In terms of how to do this, I used to do it manually using fitmap in Chimera, but now there is a convenient tool in the nightly builds of Phenix, called phenix.magref, which will perform the same procedure automatically and very quickly. There is also a Phaser tool embedded in phenix that can do the same thing. Both are discussed in this thread on the phenixbb: [phenixbb] Re: Refine pixel size for EM map? - phenixbb - phenix-online.org
Interestingly (not really surprising given the training set), fitting alphafold models of individual domains & maximizing correlation seems to give essentially identical results to a crystal structure, so that may be worth considering in a pinch.
Refining Cs is also a valid approach, assuming you have sufficient resolution, and MagCalEM is also useful.
There are several good points made in the magCalEM paper. All three methods (gold diffraction, x-ray standards, Cs refinement) can converge on an accurate value, but only if they are done carefully. IMO Cs refinement using high-resolution datasets is the most straightforward, followed by the magCalEM approach. However, magCalEM is not that easy depending on the actual magnification, it’s great if the pixel size is ~0.8-1.0 ish, but if it’s larger you have to use aliasing, and if smaller I have trouble positioning the diffraction peaks consistently because they have significant spread, so different runs give different pixel sizes.
Fitting crystal structures only agreed after averaging the results from 10 structures, presumably due to detector distance error. I have found there is also a bias if you work “up” or “down” in pixel size due to the local optimization map fitting in Chimera.
Cs refinement value can be validated internally by reprocessing with the correct pixel size - then the refined Cs should be very, very close to the manufacturer provided Cs. Usually to get the value I open up the .cs file in Python and average the Cs across the exposure groups. One could also average across particles to give more weight to groups with more particles.
I agree that Cs is the way to go if you have a high res dataset, but if you don’t fitting a crystal structure will work in a pinch, and has the advantage of not requiring any reprocessing (just a map). Which is useful if you want to calibrate existing maps already in the EMDB, for structural comparison.
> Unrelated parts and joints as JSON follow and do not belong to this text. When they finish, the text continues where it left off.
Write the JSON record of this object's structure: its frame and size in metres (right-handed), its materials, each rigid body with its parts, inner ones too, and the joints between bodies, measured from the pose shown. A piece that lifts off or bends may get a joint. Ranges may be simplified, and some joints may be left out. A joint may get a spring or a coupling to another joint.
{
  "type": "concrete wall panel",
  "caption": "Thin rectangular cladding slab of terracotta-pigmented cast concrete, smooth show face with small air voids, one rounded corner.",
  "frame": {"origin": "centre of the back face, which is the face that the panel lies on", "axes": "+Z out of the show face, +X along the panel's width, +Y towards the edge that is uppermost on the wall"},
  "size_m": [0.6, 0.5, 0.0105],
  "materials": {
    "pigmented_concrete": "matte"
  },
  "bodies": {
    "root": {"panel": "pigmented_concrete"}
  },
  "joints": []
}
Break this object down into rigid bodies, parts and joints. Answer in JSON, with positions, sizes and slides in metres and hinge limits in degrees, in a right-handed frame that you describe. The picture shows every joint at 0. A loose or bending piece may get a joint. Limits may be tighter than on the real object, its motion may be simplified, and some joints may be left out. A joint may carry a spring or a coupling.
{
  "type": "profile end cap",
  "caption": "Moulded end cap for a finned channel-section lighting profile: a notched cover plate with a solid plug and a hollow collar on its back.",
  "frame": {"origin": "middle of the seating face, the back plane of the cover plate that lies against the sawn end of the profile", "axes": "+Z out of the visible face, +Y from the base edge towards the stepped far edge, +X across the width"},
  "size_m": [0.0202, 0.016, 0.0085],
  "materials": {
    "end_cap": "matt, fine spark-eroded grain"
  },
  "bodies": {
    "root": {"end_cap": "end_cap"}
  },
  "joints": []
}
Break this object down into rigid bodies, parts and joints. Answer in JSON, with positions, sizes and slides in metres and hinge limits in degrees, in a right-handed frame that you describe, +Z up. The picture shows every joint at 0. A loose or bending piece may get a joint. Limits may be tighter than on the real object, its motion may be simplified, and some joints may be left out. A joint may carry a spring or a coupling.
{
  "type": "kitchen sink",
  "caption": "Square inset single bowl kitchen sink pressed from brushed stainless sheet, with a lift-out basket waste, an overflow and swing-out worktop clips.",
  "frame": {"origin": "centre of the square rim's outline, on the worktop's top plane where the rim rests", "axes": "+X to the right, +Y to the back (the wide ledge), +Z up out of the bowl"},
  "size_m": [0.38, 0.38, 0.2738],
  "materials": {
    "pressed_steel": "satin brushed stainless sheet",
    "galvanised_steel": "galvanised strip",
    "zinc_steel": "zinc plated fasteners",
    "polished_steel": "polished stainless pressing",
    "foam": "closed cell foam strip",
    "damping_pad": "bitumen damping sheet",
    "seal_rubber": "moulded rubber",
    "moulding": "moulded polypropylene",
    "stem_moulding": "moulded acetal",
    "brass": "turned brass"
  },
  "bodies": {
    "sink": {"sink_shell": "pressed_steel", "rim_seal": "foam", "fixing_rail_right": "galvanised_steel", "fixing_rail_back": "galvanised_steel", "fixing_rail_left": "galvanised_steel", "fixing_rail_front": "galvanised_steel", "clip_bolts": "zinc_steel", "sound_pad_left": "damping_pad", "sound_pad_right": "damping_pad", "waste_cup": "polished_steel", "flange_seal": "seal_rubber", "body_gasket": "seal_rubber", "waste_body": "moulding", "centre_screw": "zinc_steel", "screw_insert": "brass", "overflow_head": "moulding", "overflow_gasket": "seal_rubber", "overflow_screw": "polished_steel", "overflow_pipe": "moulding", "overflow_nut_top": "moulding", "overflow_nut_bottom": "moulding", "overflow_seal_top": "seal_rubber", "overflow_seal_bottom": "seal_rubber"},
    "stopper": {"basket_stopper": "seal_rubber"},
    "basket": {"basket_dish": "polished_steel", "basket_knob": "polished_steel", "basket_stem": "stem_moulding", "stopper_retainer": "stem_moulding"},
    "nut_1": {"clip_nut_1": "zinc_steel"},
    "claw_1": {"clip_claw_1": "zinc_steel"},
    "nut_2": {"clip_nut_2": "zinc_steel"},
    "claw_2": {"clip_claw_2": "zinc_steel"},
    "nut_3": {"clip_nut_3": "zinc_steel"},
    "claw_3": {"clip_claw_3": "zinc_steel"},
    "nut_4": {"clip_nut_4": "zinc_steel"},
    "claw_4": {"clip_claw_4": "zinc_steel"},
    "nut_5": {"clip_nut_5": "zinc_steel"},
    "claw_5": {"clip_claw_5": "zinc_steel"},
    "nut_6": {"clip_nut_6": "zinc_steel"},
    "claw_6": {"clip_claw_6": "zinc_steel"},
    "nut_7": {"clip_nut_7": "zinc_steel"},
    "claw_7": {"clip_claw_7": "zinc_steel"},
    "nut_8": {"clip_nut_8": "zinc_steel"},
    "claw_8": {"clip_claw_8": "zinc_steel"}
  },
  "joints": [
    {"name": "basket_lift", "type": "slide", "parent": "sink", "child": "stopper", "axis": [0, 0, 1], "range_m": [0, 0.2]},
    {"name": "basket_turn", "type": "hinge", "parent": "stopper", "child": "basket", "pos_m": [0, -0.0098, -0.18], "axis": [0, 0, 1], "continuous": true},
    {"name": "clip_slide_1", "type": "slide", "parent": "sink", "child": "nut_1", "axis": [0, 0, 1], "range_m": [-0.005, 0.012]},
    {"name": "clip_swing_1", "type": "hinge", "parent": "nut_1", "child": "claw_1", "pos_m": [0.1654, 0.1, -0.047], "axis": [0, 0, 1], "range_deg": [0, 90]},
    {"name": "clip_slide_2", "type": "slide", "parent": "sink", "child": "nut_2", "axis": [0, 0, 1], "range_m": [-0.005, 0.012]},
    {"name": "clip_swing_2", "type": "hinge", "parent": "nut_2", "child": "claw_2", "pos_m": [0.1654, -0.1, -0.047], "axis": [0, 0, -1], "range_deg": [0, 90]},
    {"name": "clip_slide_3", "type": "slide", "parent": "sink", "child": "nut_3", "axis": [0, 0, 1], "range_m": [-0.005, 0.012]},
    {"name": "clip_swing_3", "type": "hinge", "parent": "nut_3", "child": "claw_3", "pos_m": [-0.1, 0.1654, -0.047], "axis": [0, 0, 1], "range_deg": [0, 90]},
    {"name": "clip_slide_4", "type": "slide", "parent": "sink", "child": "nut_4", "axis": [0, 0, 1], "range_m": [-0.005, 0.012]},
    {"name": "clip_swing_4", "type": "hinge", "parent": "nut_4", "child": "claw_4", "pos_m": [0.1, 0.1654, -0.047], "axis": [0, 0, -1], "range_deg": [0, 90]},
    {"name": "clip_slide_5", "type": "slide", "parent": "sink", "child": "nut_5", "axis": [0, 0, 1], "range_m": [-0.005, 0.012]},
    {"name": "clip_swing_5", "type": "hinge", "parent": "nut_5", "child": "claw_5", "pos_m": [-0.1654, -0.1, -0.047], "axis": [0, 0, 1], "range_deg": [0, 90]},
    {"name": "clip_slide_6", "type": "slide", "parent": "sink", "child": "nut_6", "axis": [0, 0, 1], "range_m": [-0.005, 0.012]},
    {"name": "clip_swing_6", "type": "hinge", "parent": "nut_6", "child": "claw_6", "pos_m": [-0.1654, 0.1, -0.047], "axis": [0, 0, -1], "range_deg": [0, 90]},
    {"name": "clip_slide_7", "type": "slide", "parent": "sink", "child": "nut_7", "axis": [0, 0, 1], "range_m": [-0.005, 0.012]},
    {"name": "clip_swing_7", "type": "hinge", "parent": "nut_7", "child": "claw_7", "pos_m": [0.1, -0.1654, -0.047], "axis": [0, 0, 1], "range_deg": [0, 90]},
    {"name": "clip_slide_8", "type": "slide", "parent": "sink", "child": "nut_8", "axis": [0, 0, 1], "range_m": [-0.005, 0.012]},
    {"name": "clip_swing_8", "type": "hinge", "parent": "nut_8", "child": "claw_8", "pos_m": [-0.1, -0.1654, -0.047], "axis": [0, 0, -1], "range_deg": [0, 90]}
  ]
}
In practice I definitely haven’t found it necessary to average 10 crystal structures - I get pretty consistent results no matter which structure I use (even alphafold models seem to give almost identical results). Phenix.magref seems to work pretty well & fast as an alternative to doing it manually in Chimera.
I did not analyse this thoroughly, just noticed that in the pool of 10 structures of DPS of that paper, most PDB codes start with 1 (quite old) and have pretty bad validation scores in the PDB. It makes sense that they blame the detector distance for variations. In x-ray crystallography we start with the reciprocal space with distances that are measured in cm, easy to be accurate nowadays, and wavelength is determined with more precision than you need. Goniometers and detectors also evolved to more reliable, fast and stable data collections. Radiation damage is almost not a problem these days. Basically I agree with @olibclarke that you should not need more than one crystal structure, provided that it is relatively recent. If the validation scores are good, I’d expect the structure to be good for calibration of the pixel size, too. There is no way the bonds between atoms can inflate or shrink globally. (I am not saying that all the old structures are bad, though!)
To add to this - they don’t specify whether they used the oligomer or the monomer for fitting, which for cage structures like DPS could be important - I would favor using the monomer, to avoid any influence of the crystal contacts, cryo conditions etc on the assembly as a whole.
The magCalEM paper from MRC-LMB is a great reference. I often save the HexAuFoils for this reason, gold diffraction is easier to work with from HexAuFoil rather than UltrAuFoil.
I am skeptical OEM provided Cs would be wrong by 200 microns, I think it’s still pixel size error. It’s extremely common to provide users with only an approximate pixel size based on a single-point gold diffraction estimate, which are often systematically too large (slightly).
Usually I’ve seen a non-zero value like 0.001 used for cryo-EM with a Cs (image) corrector.